Sejak kapan Yana mulai aktif menulis dan lomba apa yang dimenangkan pertama kali?
Pertama aktif menulis tahun 2000, ketika
ikut serta mendirikan Forum Lingkar Pena Sumatera Selatan. Waktu itu
ada delapan orang, termasuk di antaranya adalah Kak Koko Nata.
Sebenarnya waktu SMA juga sudah suka menulis, tapi ketika bergabung
dengan FLP, menulis menjadi kegiatan yang diprioritaskan. Lomba yang
pertama kali dimenangkan adalah Lomba Novel Gema Insani Press tahun
2003, judulnya Alabaster. Novel ini bercerita tentang kehidupan dan
petualangan seorang mahasiswa Indonesia di Negeri Kanguru. Settingnya di
Canberra dan Adelaide. Kemudian pada 2004, saya mendapat penghargaan
terbaik kedua dalam lomba cerpen di ajang Festival Kreativitas Pemuda
yang diadakan oleh Creative Writing Institute. Sebenarnya saya jarang
menulis cerpen, dan mungkin inilah satu-satunya cerpen paling nyastra yang pernah saya buat. Yang lainnya entah. Hehehe.
Mungkin karena Yana mempunyai napas panjang ya, jadi lebih suka menulis novel?
Mungkin, karena ketika idenya sedang
banyak, rasanya kurang puas saat menuliskannya dalam bentuk cerpen.
Menulis cerpen itu seperti dipaksa bekerja di ruangan sempit, sedangkan
kalau novel kan lebih luas untuk bercerita.
Pernah tidak mengalami deadlock? Apa yang Yana lakukan untuk mengatasinya?
Pasti pernahlah, solusinya, hehehe. Tapi
kalau bisa bisa dilanjutkan ya dilanjutkan. Lumayan banyak juga
novel-novel yang saya tinggalkan begitu saja. Tidak bisa dilanjutkan
lagi. Biasanya karena temanya sudah tidak update lagi. Contohnya, waktu itu saya menulis tentang boomingnya
Facebook. Tapi kan sekarang sudah tidak lagi. Jadi ketika deadlock, dan
cukup lama, saya tidak bisa melanjutkannya lagi. Sayang sih,
tapi mau bagaimana lagi. Jadi sebaiknya kalau menulis itu memang harus
diburu untuk selesai dan siap dengan bahan yang lengkap dan matang.

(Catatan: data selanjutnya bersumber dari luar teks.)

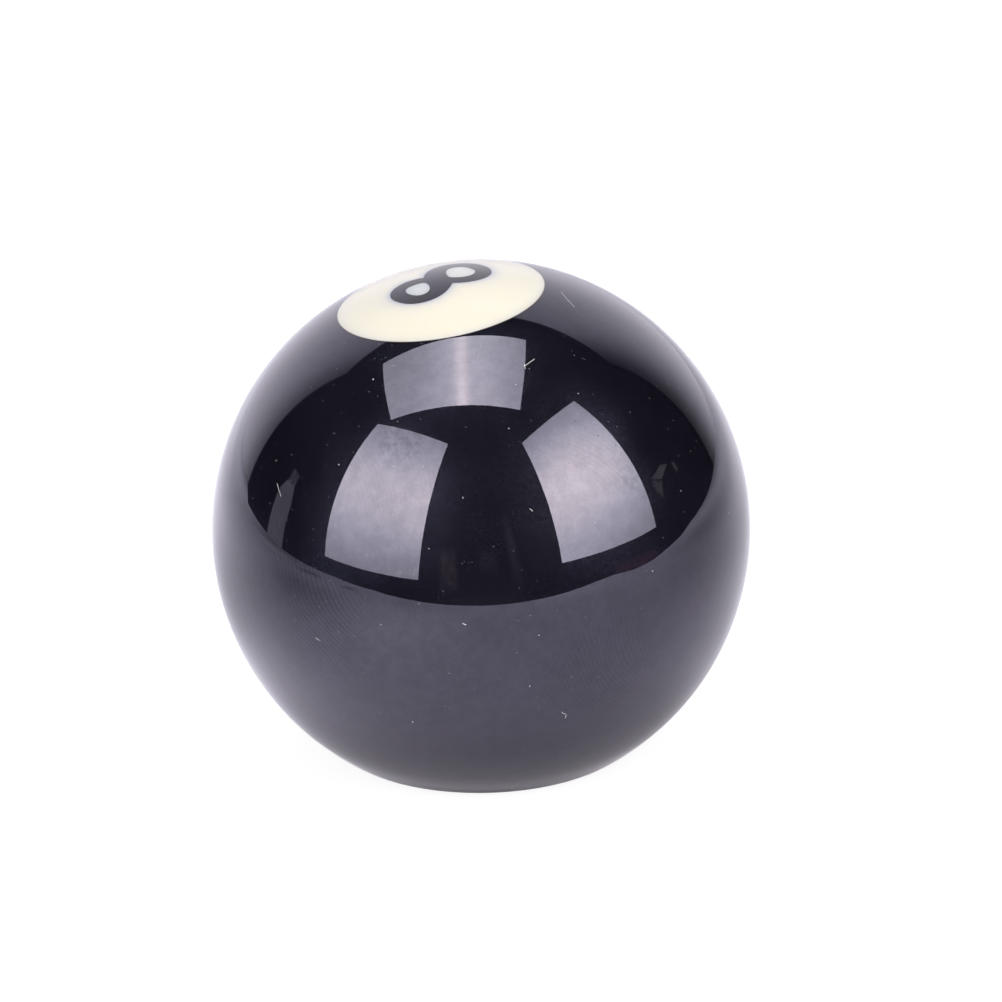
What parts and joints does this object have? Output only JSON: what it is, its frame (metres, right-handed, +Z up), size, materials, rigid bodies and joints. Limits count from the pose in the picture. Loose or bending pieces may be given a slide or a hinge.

Seperti Altitude 3676, sejak awal alur dan plotnya sudah jelas, meski sempat juga mengalami beberapa perubahan dalam proses penuangannya.
Oh iya, bicara tentang Altitude 3676, berapa lama waktu yang Yana perlukan untuk menyelesaikan novel tersebut?
Dua bulan. Ini novel tercepat yang saya
selesaikan. Karena saat itu saya belum bekerja, jadi punya banyak waktu
luang. Tiap hari saya selalu usahakan untuk menulis. Kebanyakan pada
malam hari selepas Isya, sampai tengah malam. Atau pagi hari saat masih fresh.
Apakah novel ini sengaja ditulis untuk diikutkan di lomba Novel Republika ?
Niat awalnya ingin saya terbitkan di
penerbit mayor. Tapi ternyata nasib baiknya ada di Lomba Novel
Republika. Naskah ini menang sebagai juara kedua lomba tersebut dan
diterbitkan dengan judul Tahta Mahameru. Satu tahun kemudian,
kontrak buku tersebut selesai. Dikarenakan beberapa alasan, saya tidak
melanjutkan kontrak baru di sana dan saya pindahkan ke penerbit Indiva
Media Kreasi. Novel ini pun kembali terbit dengan beberapa revisi,
termasuk berubah judulnya menjadi Altitude 3676.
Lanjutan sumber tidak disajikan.